Regular readers know that I’m usually quick to attack Captain America. I argue that he got his powers from taking questionable injections and I consider him a glorified steroid case. I can’t do that with “Captain America: The Winter Soldier.” Injections can’t make our hero so tactical or incorruptible or handy with a shield. So already things are looking up.


The new film finds Captain America a.k.a. Steve Rogers (Chris Evans, at his most charming) carrying out various missions for spy/superhero agency S.H.I.E.L.D. Good old S.H.I.E.L.D, they’ve been a dependable home base for The Avengers since 2008. That’s all about to change, as the agency has been compromised by evil organization HYDRA. There are undercover bad guys left and right, and this possibly includes senior leader Alexander Pierce (Robert Redford). I suppose it’s just as well; doesn’t it seem like the good guys have a bit of an unfair advantage with a huge organization like S.H.I.E.L.D. backing them up?


Captain America does have some help, including fellow Avenger Black Widow (Scarlett Johansson). I’ve often said that Black Widow deserves her own movie, and she still does, but at least she’s all over this one. We also get a new hero in Falcon (Anthony Mackie), a hang-gliding master who can, for all intents and purposes, fly. And it wouldn’t be an Avengers movie without an appearance by Nick Fury (Samuel L. Jackson), the mysterious S.H.I.E.L.D. director who warns Captain America not to trust anybody right before he is neutralized by a HYDRA assassin known as The Winter Soldier.

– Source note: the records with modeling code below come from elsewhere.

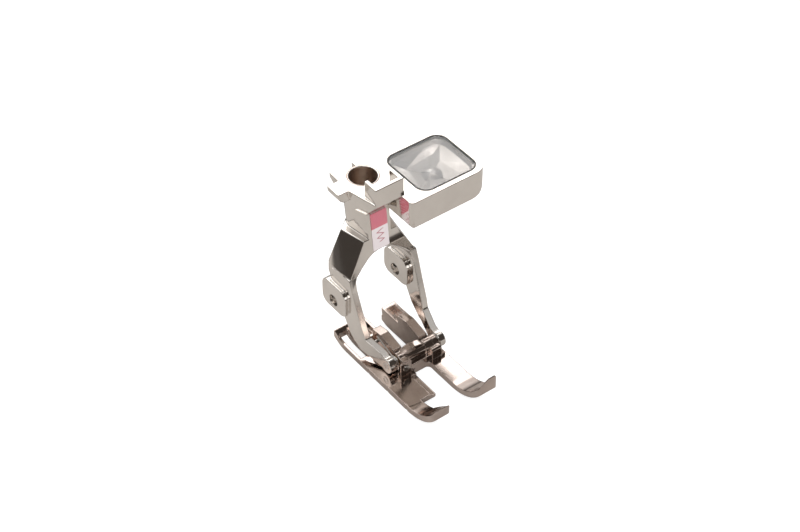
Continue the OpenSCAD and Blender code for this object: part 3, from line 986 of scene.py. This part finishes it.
@dataclass
class Studio:
    """Pale table, soft light and the camera. Sizes are in metres.

    The room is bright above and behind the table, and dim to the sides, to the front and near the
    horizon. Polished faces see the table as pale in a painted pool of light round the foot, and dim
    beyond it, where shade is painted into the table's colour.
    """

    table_radius: float = 0.55
    table_sides: int = 96
    table_gap: float = 0.0002
    table_tone: Triple = (0.50, 0.475, 0.45)
    table_rough: float = 0.9
    seen_tone: Triple = (0.6, 0.6, 0.6)
    seen_glow: float = 0.7
    # Painted light on the table: a pale pool round the foot, with painted shade beyond it.
    painted_light_pool_radius: float = 0.085
    painted_light_pool_fade: float = 1.5
    bright_side: Triple = (0.1, 0.75, 0.65)
    dim_edge: float = 0.45
    bright_edge: float = 0.8
    horizon_edge: float = 0.25
    bright_tone: Triple = (1.0, 0.99, 0.975)
    dim_tone: Triple = (0.05, 0.043, 0.038)
    room_strength: float = 1.15
    lights: tuple[Softbox, ...] = (
        Softbox("key_light", (0.25, 0.45, 0.65), 0.7, 2.9),
        Softbox("fill_light", (-0.55, -0.35, 0.75), 0.6, 2.5),
        Softbox("front_light", (-0.12, -0.5, 0.3), 0.4, 2.3, mirrored=False),
    )
    light_aim: Triple = (0.0, -0.01, -0.02)
    lens_mm: float = 90.0
    sensor_mm: float = 36.0
    clip_near: float = 0.01
    eye: Triple = (-0.1754, -0.2448, 0.2509)
    turn_deg: float = -37.0
    tip_deg: float = 47.6

    def build(self) -> None:
        """Builds the table, the lights and the camera."""
        self.table()
        self.world()
        for softbox in self.lights:
            self.light(softbox)
        self.camera()

    def table(self) -> None:
        """Builds the round pale table under the foot."""
        work = bmesh.new()
        bmesh.ops.create_circle(work, cap_ends=True, radius=self.table_radius, segments=self.table_sides)
        mesh = bpy.data.meshes.new("table")
        work.to_mesh(mesh)
        work.free()
        table = bpy.data.objects.new("table", mesh)
        table.location.z = CAD_BOX[0][2] - self.table_gap
        bpy.context.scene.collection.objects.link(table)
        material = bpy.data.materials.new("table_white")
        material.use_nodes = True
        tree = material.node_tree
        shader = tree.nodes["Principled BSDF"]
        coords = tree.nodes.new("ShaderNodeTexCoord")
        reach = tree.nodes.new("ShaderNodeVectorMath")
        reach.operation = "LENGTH"
        link(tree, coords.outputs["Object"], reach.inputs[0])
        # Painted shade: past the painted pool of light, the table's colour goes to the dim tone.
        painted_shade_far = ramp(tree, reach.outputs["Value"], self.painted_light_pool_radius, self.painted_light_pool_radius * self.painted_light_pool_fade)
        link(tree, mix_colour(tree, painted_shade_far, self.table_tone, self.dim_tone), shader.inputs["Base Color"])
        shader.inputs["Roughness"].default_value = self.table_rough
        white = tree.nodes.new("ShaderNodeBsdfDiffuse")
        white.inputs["Color"].default_value = (*self.seen_tone, 1.0)
        lift = tree.nodes.new("ShaderNodeEmission")
        lift.inputs["Strength"].default_value = self.seen_glow
        glow = tree.nodes.new("ShaderNodeAddShader")
        link(tree, white.outputs[0], glow.inputs[0])
        link(tree, lift.outputs[0], glow.inputs[1])
        seen = tree.nodes.new("ShaderNodeLightPath")
        blend = tree.nodes.new("ShaderNodeMixShader")
        link(tree, seen.outputs["Is Camera Ray"], blend.inputs[0])
        link(tree, shader.outputs[0], blend.inputs[1])
        link(tree, glow.outputs[0], blend.inputs[2])
        link(tree, blend.outputs[0], tree.nodes["Material Output"].inputs["Surface"])
        mesh.materials.append(material)

    def world(self) -> None:
        """Builds the room: bright towards one side above, dim elsewhere and near the horizon."""
        world = bpy.data.worlds.new("room")
        bpy.context.scene.world = world
        world.use_nodes = True
        tree = world.node_tree
        coords = tree.nodes.new("ShaderNodeTexCoord")
        towards = tree.nodes.new("ShaderNodeVectorMath")
        towards.operation = "DOT_PRODUCT"
        towards.inputs[1].default_value = Vector(self.bright_side).normalized()
        link(tree, coords.outputs["Generated"], towards.inputs[0])
        apart = tree.nodes.new("ShaderNodeSeparateXYZ")
        link(tree, coords.outputs["Generated"], apart.inputs[0])
        over = ramp(tree, apart.outputs["Z"], 0.0, self.horizon_edge)
        side = ramp(tree, towards.outputs["Value"], self.dim_edge, self.bright_edge)
        bright = math_node(tree, "MULTIPLY", side, over)
        back = tree.nodes["Background"]
        link(tree, mix_colour(tree, bright, self.dim_tone, self.bright_tone), back.inputs["Color"])
        back.inputs["Strength"].default_value = self.room_strength

    def light(self, softbox: Softbox) -> None:
        """Adds one soft light that faces the foot.

        Args:
            softbox: Its name, place, size and power.
        """
        data = bpy.data.lights.new(softbox.name, "AREA")
        data.size = softbox.size
        data.energy = softbox.watts
        lamp = bpy.data.objects.new(softbox.name, data)
        lamp.location = softbox.place
        lamp.visible_glossy = softbox.mirrored
        towards = Vector(self.light_aim) - Vector(softbox.place)
        lamp.rotation_euler = towards.to_track_quat("-Z", "Y").to_euler()
        bpy.context.scene.collection.objects.link(lamp)

    def camera(self) -> None:
        """Adds the camera at the viewing angle."""
        data = bpy.data.cameras.new("view")
        data.lens = self.lens_mm
        data.sensor_width = self.sensor_mm
        data.clip_start = self.clip_near
        camera = bpy.data.objects.new("view", data)
        camera.location = self.eye
        camera.rotation_euler = (math.radians(self.tip_deg), 0.0, math.radians(self.turn_deg))
        bpy.context.scene.collection.objects.link(camera)
        bpy.context.scene.camera = camera
        bpy.context.scene.view_settings.view_transform = "Standard"


def main() -> None:
    """Builds the foot and the studio."""
    logging.basicConfig(level=logging.INFO, format="%(message)s")
    finishes = Finishes(SurfaceGroups())
    builders = (
        Shank(finishes),
        OpticalHousing(finishes),
        Sole(finishes),
        GuideScrew(finishes, "left"),
        GuideScrew(finishes, "right"),
        LevellingSpring(finishes),
    )
    for builder in builders:
        for piece in builder.build():
            LOG.info("%s: %s, %d faces", type(builder).__name__, piece.name, len(piece.data.polygons))
    Studio().build()


if __name__ == "__main__":
    main()
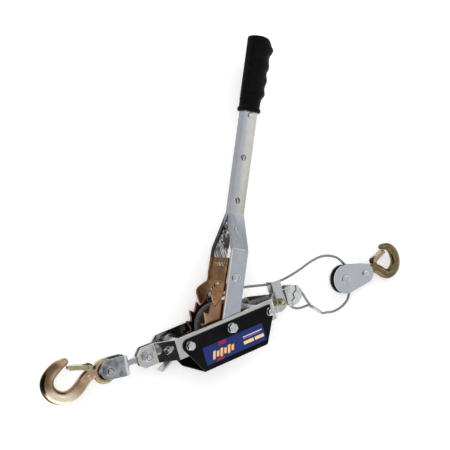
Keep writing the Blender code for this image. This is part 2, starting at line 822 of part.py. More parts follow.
def make_handle_spring(finish, parent):
    start = SPRING_PIN[1] - 0.0068
    points = coil_points(SPRING_RADIUS, SPRING_PITCH, SPRING_CURLS, 8, start, SPRING_PIN[0], 0.0025)
    print(f"drive pawl spring: least gap to itself {least_gap(points, SPRING_WIRE, 6) * 1000:.2f} mm")
    item = make_tube("drive_pawl_spring", points, SPRING_WIRE / 2, finish, 1)
    item.location = (0, 0, 0)
    item.parent = parent
    return item


def make_handle_parts(finishes):
    """Everything on the handle, drawn upright and leaned by its parent at the drum axle."""
    pivot = bpy.data.objects.new("handle_pivot", None)
    bpy.context.collection.objects.link(pivot)
    pivot.location = (0, 0, MID_HEIGHT)
    pivot.rotation_euler = (0, 0, -HANDLE_LEAN)
    items = [make_handle(finishes["zinc"]), make_grip(finishes["rubber"])]
    items.append(make_drive_pawl(finishes["stamped_zinc"]))
    pin = pin_with_heads(DRIVE_PIN_RADIUS, 0.0066, LEG_OUTER + GAP, 0.002)
    items.append(add_solid("drive_pawl_pin", moved(pin, 0, DRIVE_PIN_AT), finishes["bright_zinc"]))
    pin = rod(0.002, -SPRING_PIN_HALF, SPRING_PIN_HALF, ROUND, 0.0005)
    items.append(add_solid("spring_pin", moved(pin, *SPRING_PIN), finishes["bright_zinc"]))
    pin = pin_with_heads(0.0025, 0.0042, CHANNEL_OUTER + GAP, 0.0016)
    pin = moved(pin, 0.0005, GRIP_RIVET_AT)
    items.append(add_solid("grip_rivet", pin, finishes["bright_zinc"]))
    for item in items:
        item.location.z -= MID_HEIGHT
        item.parent = pivot
        for step in item.modifiers:
            step.object.location.z -= MID_HEIGHT
            step.object.parent = pivot
    make_handle_spring(finishes["core"], pivot)


# ---------------------------------------------------------------- holding pawl


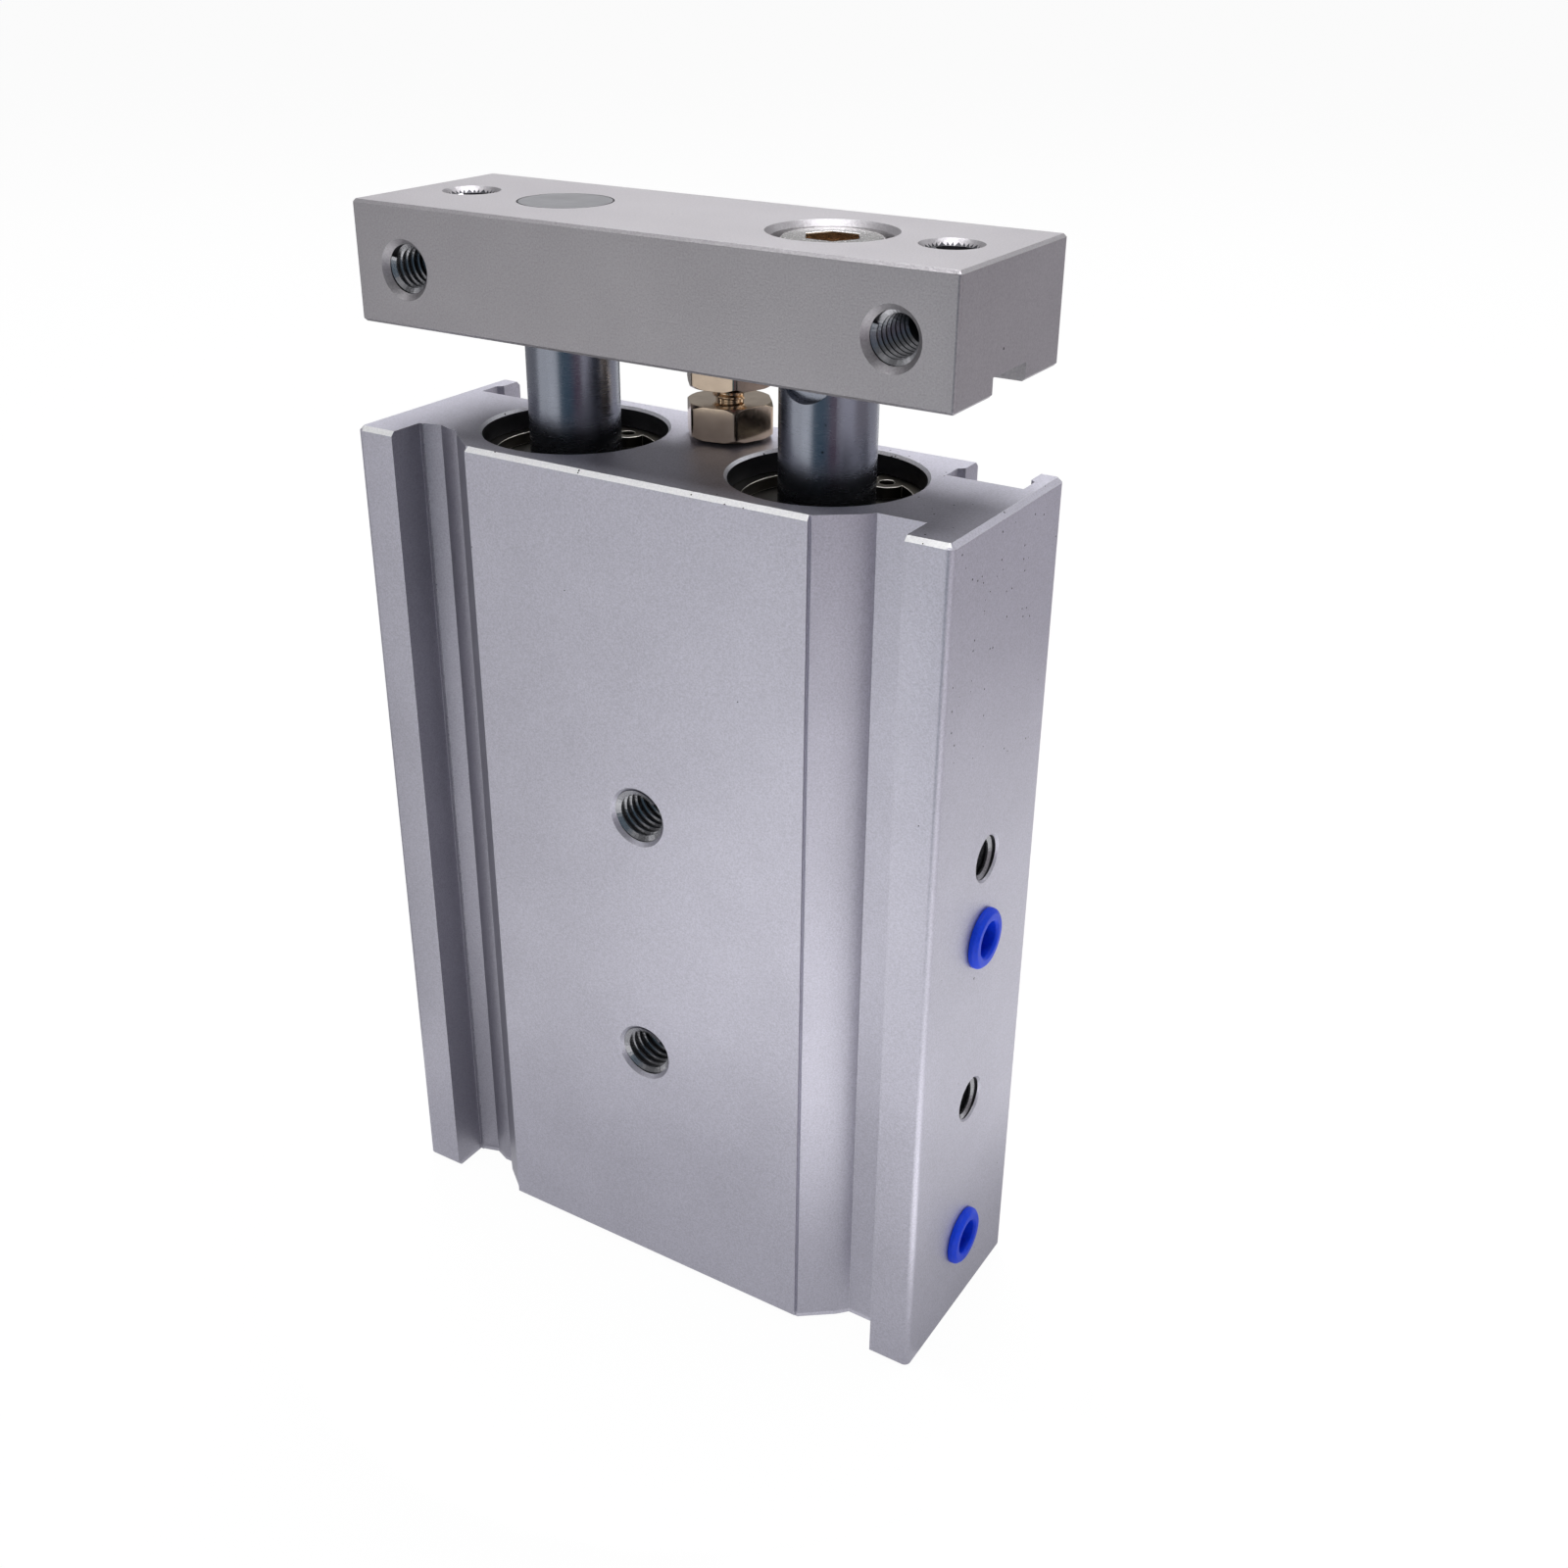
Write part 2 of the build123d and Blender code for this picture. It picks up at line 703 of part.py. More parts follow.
# Bumper bolt, its lock nut and the elastic pad in its head
with BuildPart() as bumper_bolt:
    hexagon(head_bottom, bolt_head_height)
    with BuildSketch(Plane.XY.offset(head_bottom)):
        with Locations((0, bolt_y)):
            Circle(pad_radius + seat_clearance)
    extrude(amount=pad_recess, mode=Mode.SUBTRACT)
    with BuildSketch(Plane.XY.offset(head_top)):
        with Locations((0, bolt_y)):
            Circle(bolt_radius)
    extrude(amount=bolt_top - head_top)
finish(bumper_bolt, "bumper_bolt")

with BuildPart() as lock_nut:
    hexagon(nut_bottom, nut_height)
    with Locations((0, bolt_y, plate_bottom)):
        Hole(bolt_hole_radius)
finish(lock_nut, "lock_nut")

with BuildPart() as bumper_pad:
    with BuildSketch(Plane.XY.offset(body_height + pad_gap)):
        with Locations((0, bolt_y)):
            Circle(pad_radius)
    extrude(amount=bolt_standoff - pad_gap + pad_recess - seat_clearance)
finish(bumper_pad, "bumper_pad")
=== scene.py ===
import json
import math
import bmesh
import bpy
from mathutils import Matrix, Vector


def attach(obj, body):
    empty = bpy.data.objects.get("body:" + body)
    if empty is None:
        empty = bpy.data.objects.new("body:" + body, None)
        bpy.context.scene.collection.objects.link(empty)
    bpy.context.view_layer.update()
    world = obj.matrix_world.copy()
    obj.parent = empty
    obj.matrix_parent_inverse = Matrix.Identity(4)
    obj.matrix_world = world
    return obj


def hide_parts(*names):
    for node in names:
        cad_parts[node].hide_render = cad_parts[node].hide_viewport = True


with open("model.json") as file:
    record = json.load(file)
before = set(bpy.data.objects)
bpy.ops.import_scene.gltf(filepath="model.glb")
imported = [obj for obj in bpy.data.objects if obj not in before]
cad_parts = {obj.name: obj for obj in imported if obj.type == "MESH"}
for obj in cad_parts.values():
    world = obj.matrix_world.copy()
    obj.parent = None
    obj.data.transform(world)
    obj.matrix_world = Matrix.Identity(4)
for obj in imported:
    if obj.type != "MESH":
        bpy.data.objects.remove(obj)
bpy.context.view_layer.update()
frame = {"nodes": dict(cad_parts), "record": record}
mm = 0.001


# Housing. An extruded aluminium block, cut to length, milled, bead blasted and clear anodised.
# Its two bores take the covers and pistons, and its tapped holes fix it to a machine.
body_of = {}
for body, members in frame["record"]["behaviour"]["bodies"].items():
    for member in members:
        body_of[member] = body


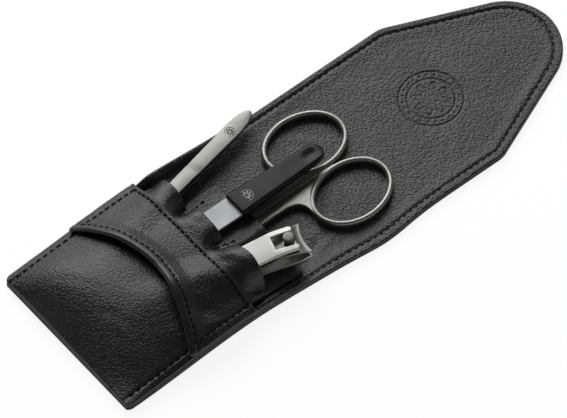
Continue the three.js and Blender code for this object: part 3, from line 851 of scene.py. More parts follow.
    def cover_under(self, x: np.ndarray, y: np.ndarray) -> np.ndarray:
        """Underside of the back cover, which rises to the side seams beside the filled pouch."""
        rising = smooth_step(y, 0, self.side_rise_peak)
        falling = smooth_step(y, self.side_rise_end, self.side_rise_peak)
        along = np.where(y < self.side_rise_peak, rising, falling)
        side = np.maximum(np.abs(x) / self.half_width - self.flat_share, 0) / (1 - self.flat_share)
        curl = self.left_curl * smooth_step(y, *self.curl_start) * smooth_step(y, *self.curl_end) * (x < 0)
        curl = curl * smooth_step(np.abs(x), self.half_width - self.curl_inset, self.half_width)
        return self.side_rise * along * side**self.side_rise_power + curl

    def cover_top(self, x: np.ndarray, y: np.ndarray) -> np.ndarray:
        """Upper side of the back cover."""
        return self.thickened(self.cover_under, self.cover)(x, y)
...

The film goes to great lengths to keep The Winter Soldier’s identity a secret for as long as it can, which I found a strange move. The implication is that it’s some sort of familiar character. But “Captain America: The First Avenger” mostly took place in the 1940s, so everyone Rogers knew from that era should be either dead or really, really old. Maybe it’s someone left over from one of the other “Avengers” films or a debuting character from the Marvel universe? When the character’s identity is revealed, you’ll understand why the film built it up as a big surprise.


HYDRA wants to take over the world with a device that can target and eliminate large groups of people based on biographical snippets. The message is supposed to be that we shouldn’t be so accepting of the government collecting personal information and that a world under constant surveillance isn’t really free. This is the wrong movie for that kind of message. Why take it seriously when the consequence presented is an unrealistic doomsday machine?


The action scenes are about as fine as you’ll see in an “Avengers” movie. The fighting is crisp and the editing isn’t distracting. Unique to this film are the many creative uses for Captain America’s shield. My favorite is whenever he builds up momentum, hops on it, and uses it as a sort of street-sled. I just wish there was a scene set in the snow so he could use it as an actual sled. You’d think that a film with “Winter” in its title would have at least one scene like that.


“Captain America: The Winter Soldier” is one of the better “Avengers” movies. Captain America has become a more likeable hero and the film provides some much-needed development for Black Widow and Nick Fury. The story does seem a little routine at times, but the film makes up for it by promising that the routine is about to change. If nothing else, the film serves to prove that Captain America deserves his spot in The Avengers.


Two and a Half Stars out of Five.


“Captain America: The Winter Soldier” is rated PG-13 for intense sequences of violence, gunplay and action throughout. Its running time is 136 minutes.